2025年シーズンに向けて各チームがライダーラインアップの検討を進めているが、最も注目を集めているのはドゥカティだ。今シーズンから陣営に加わったマルク・マルケス、そしてプラマックのホルヘ・マルティンのどちらをファクトリーチームに昇格させるのかで、それ以外のチームにも大きな影響がある。

 マルケスはグレシーニへ移籍してから素早くマシンに適応し、既にかつてのような速さを発揮。先日行なわれたフランスGPでも13番グリッドからスプリントレースと決勝でともに2位となるなど活躍。それだけにファクトリーチームへ昇格するのではないかという見解も根強い。ただ、彼には解決すべきスポンサー周りの問題がある。

 マルケスはレッドブルを個人スポンサーとしているが、ドゥカティはライバルブランドのモンスターエナジーがサポートしている。ドゥカティとモンスターエナジーの契約は2025年までは続くため、もしマルケスがファクトリーチームに入るのなら、レッドブルのことを切り捨てる必要がある。

 レッドブルとの契約について、マルケスはファクトリー入りが叶うのならば終了させることも厭わないと示唆していた。しかし、マルケスが“切る”必要があるスポンサーは、実はレッドブルにだけ留まらず、あと4つのスポンサーが競合している。

 1つ目はサムスンだ。ドゥカティは同じく電子機器系メーカーのLenovoをスポンサーに迎えているため、競合してしまう。

 2つ目はマルケスが主要な広告イメージを務めている保険会社のアリアンツで、これもUnipolSaiと競合する。3つ目はアイウェアでお馴染みのOAKLEYだ。ドゥカティはCarreraがサポートしており、この点でも競合してしまう。

 そして最後はエストレージャ・ガリシアとなる。マルケス兄弟を長年スポンサードしてきたこのビールメーカーだが、スパークリングワインの領域で、イタリアのコンタディ・カスタルディと競合関係にある。

 つまり、マルケスはドゥカティファクトリーでレースをするのなら、こうした個人スポンサーの関係を、少なくとも一時的には終わらせなくてはならない。

■サテライトチームでも良い。
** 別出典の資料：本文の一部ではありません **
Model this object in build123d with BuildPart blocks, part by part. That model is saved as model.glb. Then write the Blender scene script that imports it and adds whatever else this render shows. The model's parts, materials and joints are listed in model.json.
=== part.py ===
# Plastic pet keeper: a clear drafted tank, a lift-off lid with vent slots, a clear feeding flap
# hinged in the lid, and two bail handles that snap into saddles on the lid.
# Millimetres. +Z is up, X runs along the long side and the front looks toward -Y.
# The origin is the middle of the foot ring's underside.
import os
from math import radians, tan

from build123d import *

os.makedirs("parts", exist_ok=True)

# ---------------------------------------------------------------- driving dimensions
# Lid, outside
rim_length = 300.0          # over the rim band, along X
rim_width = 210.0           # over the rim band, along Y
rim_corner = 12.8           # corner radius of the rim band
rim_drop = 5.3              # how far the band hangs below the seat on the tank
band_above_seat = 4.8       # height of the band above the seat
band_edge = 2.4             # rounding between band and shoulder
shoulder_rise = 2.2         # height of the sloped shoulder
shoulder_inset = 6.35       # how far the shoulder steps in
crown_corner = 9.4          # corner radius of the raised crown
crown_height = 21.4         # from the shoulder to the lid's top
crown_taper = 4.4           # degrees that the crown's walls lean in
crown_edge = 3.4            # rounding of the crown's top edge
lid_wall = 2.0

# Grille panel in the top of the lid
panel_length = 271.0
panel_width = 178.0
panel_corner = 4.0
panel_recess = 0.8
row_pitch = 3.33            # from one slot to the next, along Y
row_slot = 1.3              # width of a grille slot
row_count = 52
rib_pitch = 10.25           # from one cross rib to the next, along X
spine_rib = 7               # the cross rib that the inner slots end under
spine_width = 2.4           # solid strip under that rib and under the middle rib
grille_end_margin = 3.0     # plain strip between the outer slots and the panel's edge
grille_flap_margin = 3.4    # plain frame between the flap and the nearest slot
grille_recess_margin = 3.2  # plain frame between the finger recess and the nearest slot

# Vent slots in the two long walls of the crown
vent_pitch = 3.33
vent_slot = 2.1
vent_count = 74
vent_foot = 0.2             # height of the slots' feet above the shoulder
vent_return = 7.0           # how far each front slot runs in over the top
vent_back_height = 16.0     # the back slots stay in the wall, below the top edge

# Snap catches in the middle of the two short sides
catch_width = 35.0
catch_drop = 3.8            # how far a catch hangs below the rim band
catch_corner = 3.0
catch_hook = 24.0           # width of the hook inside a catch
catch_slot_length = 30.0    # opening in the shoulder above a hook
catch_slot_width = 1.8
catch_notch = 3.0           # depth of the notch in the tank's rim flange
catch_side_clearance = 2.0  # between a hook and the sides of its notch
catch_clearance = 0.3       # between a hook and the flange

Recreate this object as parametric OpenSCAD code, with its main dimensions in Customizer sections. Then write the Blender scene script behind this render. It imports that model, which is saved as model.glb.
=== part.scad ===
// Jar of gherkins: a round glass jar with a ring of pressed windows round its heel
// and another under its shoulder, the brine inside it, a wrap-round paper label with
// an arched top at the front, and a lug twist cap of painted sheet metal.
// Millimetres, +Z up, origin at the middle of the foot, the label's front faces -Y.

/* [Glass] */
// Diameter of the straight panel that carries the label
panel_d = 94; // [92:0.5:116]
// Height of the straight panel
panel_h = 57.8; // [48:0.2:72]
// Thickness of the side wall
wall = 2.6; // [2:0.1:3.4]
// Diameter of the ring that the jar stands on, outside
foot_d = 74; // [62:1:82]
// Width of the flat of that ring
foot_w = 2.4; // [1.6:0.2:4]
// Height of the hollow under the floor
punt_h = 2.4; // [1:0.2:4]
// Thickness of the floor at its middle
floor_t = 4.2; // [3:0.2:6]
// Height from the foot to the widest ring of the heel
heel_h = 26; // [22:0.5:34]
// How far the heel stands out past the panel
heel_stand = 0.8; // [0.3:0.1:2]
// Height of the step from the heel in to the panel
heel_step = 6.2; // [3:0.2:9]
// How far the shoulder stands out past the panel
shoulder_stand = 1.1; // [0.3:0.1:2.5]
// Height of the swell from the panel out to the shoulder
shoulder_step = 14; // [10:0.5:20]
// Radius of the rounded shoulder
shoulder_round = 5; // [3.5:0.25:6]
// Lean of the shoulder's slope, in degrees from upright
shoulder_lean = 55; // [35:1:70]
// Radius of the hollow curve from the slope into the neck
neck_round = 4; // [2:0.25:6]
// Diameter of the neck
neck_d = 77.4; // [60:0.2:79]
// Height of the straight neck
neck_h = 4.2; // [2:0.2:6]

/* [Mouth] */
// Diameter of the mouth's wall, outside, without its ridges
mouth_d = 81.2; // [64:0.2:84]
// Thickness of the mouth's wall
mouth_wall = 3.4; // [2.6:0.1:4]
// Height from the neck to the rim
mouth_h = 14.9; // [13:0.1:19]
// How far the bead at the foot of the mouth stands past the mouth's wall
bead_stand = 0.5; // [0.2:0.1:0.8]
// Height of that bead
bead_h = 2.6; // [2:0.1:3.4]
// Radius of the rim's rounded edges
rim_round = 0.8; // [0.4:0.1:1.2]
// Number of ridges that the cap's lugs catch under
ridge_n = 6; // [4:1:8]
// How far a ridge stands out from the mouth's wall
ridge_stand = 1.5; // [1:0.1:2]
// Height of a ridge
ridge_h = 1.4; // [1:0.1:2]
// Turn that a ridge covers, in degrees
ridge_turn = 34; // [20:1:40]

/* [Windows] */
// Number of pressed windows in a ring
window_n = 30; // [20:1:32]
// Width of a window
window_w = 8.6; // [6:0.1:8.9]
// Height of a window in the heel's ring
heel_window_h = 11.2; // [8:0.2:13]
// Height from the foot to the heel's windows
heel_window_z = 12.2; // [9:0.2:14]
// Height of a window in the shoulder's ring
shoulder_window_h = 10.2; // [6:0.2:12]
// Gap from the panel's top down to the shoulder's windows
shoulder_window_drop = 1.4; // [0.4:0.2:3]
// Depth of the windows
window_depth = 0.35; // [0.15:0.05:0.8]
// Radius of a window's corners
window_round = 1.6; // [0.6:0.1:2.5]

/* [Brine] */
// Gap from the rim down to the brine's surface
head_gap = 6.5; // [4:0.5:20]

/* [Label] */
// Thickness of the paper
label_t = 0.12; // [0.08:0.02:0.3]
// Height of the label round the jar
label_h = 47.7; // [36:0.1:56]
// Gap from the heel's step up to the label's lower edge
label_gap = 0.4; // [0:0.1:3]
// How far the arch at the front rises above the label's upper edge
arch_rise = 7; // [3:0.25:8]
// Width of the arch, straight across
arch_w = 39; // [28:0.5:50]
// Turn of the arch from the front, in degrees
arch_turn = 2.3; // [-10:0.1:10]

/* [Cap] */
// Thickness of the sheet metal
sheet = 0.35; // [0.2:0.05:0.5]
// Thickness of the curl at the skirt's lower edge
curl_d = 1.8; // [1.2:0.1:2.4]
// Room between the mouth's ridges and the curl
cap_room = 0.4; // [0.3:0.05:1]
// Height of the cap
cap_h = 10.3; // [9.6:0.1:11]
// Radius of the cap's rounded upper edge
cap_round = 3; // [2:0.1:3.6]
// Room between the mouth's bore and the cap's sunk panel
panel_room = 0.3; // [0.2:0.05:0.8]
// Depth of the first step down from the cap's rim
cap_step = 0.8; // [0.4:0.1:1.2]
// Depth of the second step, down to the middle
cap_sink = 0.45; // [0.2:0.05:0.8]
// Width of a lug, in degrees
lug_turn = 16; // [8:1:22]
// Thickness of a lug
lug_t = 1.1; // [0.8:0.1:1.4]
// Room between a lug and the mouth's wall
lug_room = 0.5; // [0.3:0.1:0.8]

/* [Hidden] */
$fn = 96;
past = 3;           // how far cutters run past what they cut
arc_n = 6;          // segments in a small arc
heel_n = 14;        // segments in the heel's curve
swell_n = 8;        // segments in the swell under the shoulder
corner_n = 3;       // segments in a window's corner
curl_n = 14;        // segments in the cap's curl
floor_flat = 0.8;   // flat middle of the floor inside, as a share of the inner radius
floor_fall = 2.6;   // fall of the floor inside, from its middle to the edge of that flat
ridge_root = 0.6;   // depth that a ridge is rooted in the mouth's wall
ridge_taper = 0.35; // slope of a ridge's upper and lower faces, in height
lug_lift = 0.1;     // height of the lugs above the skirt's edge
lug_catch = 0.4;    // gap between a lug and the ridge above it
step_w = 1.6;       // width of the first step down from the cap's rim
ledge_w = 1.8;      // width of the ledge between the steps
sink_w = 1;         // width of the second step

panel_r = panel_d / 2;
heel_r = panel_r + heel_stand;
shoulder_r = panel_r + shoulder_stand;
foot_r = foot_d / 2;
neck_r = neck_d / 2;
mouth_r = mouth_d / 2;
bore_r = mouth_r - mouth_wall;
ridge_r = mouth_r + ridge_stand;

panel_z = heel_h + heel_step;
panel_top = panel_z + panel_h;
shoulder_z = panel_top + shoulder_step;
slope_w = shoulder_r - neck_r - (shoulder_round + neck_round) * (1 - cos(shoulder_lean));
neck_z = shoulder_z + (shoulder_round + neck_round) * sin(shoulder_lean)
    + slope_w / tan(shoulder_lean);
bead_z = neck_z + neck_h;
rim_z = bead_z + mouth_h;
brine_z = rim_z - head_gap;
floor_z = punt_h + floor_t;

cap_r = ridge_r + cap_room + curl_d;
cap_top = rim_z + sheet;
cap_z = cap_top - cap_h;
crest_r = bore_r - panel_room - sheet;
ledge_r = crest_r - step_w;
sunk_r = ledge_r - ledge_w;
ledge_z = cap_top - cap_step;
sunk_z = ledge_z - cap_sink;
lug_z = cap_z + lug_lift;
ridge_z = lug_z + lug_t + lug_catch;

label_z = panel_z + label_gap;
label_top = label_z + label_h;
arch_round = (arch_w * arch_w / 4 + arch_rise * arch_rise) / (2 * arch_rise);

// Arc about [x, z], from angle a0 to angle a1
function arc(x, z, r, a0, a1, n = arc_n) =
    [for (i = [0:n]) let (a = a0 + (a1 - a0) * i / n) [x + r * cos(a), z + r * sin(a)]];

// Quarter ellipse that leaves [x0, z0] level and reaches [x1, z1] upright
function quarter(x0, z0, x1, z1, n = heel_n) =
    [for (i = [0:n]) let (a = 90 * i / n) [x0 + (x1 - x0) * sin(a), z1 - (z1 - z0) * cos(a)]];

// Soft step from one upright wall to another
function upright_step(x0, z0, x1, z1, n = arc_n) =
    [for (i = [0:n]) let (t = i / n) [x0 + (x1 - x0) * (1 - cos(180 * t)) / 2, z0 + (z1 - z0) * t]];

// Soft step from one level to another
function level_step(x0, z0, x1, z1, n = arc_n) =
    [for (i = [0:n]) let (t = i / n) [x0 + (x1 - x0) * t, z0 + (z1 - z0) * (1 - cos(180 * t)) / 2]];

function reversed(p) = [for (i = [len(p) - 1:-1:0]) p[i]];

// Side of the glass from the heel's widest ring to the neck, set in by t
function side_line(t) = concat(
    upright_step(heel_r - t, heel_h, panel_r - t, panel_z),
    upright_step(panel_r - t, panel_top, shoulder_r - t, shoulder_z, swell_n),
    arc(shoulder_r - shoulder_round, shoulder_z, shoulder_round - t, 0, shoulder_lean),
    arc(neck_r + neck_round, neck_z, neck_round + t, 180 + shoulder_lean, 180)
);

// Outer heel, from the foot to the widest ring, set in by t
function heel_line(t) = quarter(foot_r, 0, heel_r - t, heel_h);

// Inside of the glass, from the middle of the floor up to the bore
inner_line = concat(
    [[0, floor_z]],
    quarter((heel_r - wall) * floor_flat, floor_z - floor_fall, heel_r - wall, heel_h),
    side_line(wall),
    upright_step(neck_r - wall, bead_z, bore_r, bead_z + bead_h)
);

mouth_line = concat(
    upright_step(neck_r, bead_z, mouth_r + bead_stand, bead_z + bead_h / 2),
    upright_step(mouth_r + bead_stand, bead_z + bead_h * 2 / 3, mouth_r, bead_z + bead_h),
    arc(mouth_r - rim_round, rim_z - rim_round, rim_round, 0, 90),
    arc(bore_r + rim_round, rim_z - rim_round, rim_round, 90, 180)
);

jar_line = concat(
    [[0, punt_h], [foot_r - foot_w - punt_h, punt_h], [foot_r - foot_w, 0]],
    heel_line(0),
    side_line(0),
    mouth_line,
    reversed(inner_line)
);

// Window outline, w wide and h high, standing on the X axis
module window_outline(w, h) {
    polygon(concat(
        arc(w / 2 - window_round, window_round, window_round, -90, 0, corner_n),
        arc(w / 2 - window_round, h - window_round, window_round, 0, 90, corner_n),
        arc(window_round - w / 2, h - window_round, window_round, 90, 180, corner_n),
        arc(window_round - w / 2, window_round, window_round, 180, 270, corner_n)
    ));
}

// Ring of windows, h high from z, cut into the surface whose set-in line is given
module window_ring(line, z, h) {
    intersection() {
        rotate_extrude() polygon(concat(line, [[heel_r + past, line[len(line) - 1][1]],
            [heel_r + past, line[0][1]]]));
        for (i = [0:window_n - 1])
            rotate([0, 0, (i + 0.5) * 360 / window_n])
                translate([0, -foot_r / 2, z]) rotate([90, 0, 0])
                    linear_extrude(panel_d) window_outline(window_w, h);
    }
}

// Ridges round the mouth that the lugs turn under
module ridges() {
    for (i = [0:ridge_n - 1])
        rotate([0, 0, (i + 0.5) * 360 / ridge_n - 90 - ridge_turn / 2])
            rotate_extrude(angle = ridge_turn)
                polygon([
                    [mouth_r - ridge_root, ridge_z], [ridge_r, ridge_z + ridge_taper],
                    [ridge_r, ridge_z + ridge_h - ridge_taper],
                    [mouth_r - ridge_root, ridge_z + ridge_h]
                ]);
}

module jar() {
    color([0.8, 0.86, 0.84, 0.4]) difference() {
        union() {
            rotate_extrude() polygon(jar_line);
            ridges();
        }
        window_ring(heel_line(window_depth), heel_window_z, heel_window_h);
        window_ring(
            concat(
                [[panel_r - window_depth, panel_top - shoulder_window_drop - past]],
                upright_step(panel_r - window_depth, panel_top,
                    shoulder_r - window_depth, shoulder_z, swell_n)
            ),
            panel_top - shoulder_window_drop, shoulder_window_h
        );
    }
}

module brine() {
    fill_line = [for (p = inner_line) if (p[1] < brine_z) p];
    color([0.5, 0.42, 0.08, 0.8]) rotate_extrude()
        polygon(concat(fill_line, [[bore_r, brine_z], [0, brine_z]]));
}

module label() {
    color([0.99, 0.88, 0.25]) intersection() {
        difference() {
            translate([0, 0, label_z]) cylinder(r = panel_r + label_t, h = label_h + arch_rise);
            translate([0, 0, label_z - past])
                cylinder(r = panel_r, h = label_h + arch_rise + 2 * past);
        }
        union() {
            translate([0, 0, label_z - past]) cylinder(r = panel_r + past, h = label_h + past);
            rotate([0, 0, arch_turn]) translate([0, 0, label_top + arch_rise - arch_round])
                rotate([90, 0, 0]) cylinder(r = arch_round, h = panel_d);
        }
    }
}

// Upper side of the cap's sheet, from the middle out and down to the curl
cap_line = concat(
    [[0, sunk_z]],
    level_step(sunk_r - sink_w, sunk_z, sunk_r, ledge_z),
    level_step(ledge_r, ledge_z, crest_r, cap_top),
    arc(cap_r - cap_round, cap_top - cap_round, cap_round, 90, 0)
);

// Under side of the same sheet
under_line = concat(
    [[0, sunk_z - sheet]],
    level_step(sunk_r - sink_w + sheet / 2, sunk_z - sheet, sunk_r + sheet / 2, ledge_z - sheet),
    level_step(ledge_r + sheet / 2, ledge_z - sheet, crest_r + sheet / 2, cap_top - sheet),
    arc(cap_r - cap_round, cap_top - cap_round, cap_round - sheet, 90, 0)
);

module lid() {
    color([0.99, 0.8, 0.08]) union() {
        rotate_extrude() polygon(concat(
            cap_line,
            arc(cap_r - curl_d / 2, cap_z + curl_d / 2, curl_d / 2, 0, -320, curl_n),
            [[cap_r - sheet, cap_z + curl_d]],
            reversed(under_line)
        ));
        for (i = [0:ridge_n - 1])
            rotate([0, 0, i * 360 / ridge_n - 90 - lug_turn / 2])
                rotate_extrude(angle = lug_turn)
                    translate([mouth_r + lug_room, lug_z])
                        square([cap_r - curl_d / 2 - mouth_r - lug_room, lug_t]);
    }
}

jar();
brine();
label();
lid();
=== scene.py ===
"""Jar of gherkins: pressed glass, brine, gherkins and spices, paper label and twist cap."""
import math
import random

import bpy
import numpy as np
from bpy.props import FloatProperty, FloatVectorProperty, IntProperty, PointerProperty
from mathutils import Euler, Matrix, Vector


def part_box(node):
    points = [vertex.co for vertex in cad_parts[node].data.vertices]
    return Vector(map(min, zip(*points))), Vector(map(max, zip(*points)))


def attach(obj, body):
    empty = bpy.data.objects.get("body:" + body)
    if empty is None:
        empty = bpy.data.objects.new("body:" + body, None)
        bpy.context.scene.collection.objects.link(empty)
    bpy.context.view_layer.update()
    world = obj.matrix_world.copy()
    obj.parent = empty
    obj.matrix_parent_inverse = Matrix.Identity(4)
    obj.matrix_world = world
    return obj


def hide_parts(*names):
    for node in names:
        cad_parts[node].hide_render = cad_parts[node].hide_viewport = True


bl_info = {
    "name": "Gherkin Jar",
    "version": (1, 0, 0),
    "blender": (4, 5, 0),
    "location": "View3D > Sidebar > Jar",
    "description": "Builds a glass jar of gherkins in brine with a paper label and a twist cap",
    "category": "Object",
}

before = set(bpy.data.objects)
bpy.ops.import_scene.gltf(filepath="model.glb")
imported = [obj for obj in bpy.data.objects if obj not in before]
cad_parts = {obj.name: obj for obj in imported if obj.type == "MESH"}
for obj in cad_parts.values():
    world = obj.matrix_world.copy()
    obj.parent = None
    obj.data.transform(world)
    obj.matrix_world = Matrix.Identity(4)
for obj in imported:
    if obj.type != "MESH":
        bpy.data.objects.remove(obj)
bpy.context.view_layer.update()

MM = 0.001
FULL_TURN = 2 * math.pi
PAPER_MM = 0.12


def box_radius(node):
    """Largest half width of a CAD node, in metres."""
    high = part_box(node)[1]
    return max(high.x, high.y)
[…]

ただし最新型バイクに限る

 そして前述のような要素が理由となっているのかは定かではないが、マルケスの言説はフランスGPで少し方向を変えている。

 第4戦スペインGPで、マルケスはドゥカティ陣営でファクトリーサポートを受けているプラマックへの移籍は考慮されるかと訊かれたとき、次のように語っていた。

「プラマックは良いチームだ。だけどオフィシャル(チーム)ではない」

 しかしその2週間後に行なわれたフランスGPで2位となったあと、マルケスはあくまでも必要なのはファクトリーバイクとファクトリーからのサポートであると強調しており、”ファクトリーチーム”へのこだわりを緩和させている。

「来年だけど、僕はどのブランドだろうと、どの”色”だろうと、どのバイクであろうと、最新の進化(したバイク)を手にしたいと思っている」

 もしマルケスが完全なファクトリーサポートを前提にプラマックでの挑戦を良しとした場合、彼は長年支援してくれたスポンサーを切ること無く、7度目の最高峰クラスチャンピオンへの挑戦に向けた扉を開くことができる。

 そしてこれは、ドゥカティにとってもベストなシナリオになるはずだ。2023年はランキング2位、そして2024年シーズンもファクトリーチームのフランチェスコ・バニャイヤを抑えてリードするマルティンという重要なライダーを他メーカーへみすみす流出させることなく、さらにマルケスという破格のライダーを起用することができるのだから。